後世に継承すべきこの欅普請の伝統民家が、今、行き場を失っています。
千葉県香取市府馬に眠っていたこの「欅普請」は、すべて良質な欅材が使われています。長い年月をかけて、新材にはない強度や魅力を増しています。
しかし、この家を継承することが難しくなってきていることも事実です。修理するにも、手間や多額の費用がかかってしまい、一方で歴史や想いが詰まっている大切な資産を壊せない、そんなジレンマがあります。
再生を段階的に目指すなか、第一歩としてプロジェクトを開始しました。まずはこの「欅普請」がどんな建築物なのか知っていただき、皆さまと前を向いて進んでいきたいと思います。

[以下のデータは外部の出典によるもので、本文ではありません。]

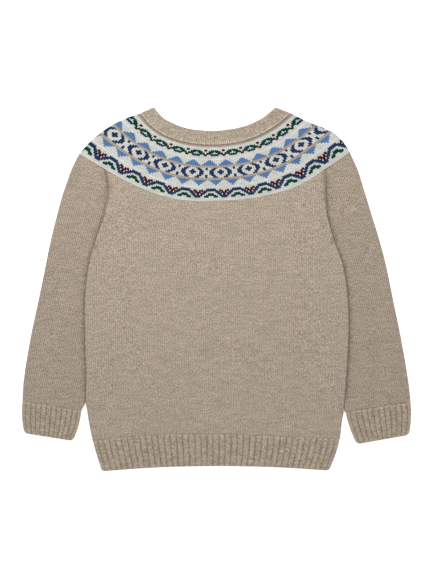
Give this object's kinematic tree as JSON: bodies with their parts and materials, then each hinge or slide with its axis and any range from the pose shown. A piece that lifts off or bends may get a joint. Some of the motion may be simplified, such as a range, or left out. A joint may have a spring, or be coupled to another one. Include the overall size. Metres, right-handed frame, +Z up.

日本の伝統的な建築技術を次世代に引き継いでいくことを目標としています。具体的には、木造建築の技術、屋根葺き、左官、装飾、畳製作など、様々な分野の伝統技術が含まれます。これらの技術は、文化財の保存や持続可能な社会の実現に貢献するとともに、日本の建築文化を支える重要な要素です。この「欅普請」プロジェクトはそれらを伝える重要な役割を果たします。

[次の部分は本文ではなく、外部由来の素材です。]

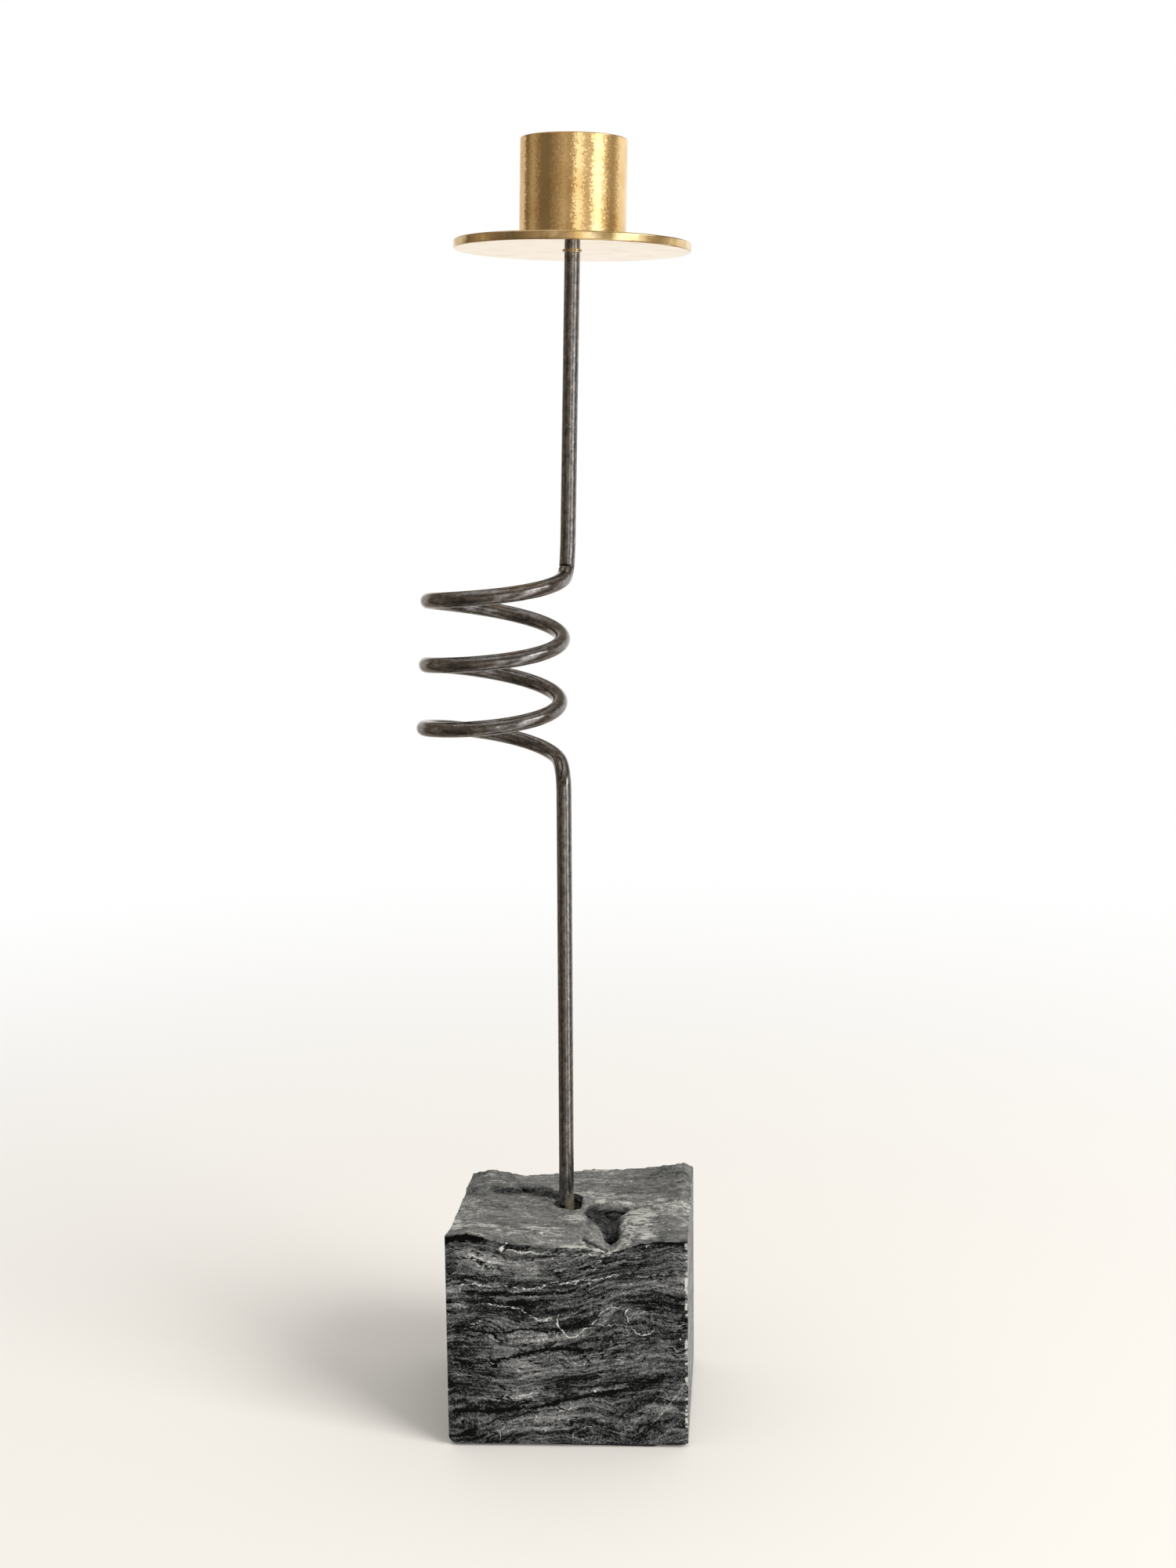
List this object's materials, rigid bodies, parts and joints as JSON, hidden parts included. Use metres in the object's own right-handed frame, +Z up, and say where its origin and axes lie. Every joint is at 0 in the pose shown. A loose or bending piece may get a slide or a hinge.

私が伝統民家存続について、危機意識の急激な高まりを痛切に感じたのは、2011年3月11日に発生した東日本大震災の時でした。激甚化した自然災害によって凄まじい被害が生じ、多くの建物が取り壊れている現状を目の当たりにしました。
現在でも地方には百年、二百年前に建てられた伝統民家がかなりの数が残されています。生活様式の変化に対応するため、改築はありますが、これらの伝統民家の耐久性は現代の工業化住宅とは比較になりません。

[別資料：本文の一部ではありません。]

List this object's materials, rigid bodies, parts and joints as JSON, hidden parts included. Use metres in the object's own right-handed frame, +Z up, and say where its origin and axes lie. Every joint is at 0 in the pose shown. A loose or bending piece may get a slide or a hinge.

丁寧に手を入れていくことで、家族の歴史の記憶まで共有できる最良の住まいとして受け継いでいくことが可能です。その長寿命を支える建築技術は優れた手仕事によるものです。私は伝統民家を住み継いでいくには、昔ながらの技法や素材の活用が要であると考えています。
また、地域資源の活用、景観の再編にも関わる文脈へと繋がっていきます。それは私のデザイン思考の根底を流れ、いまとなってはライフワークとなりました。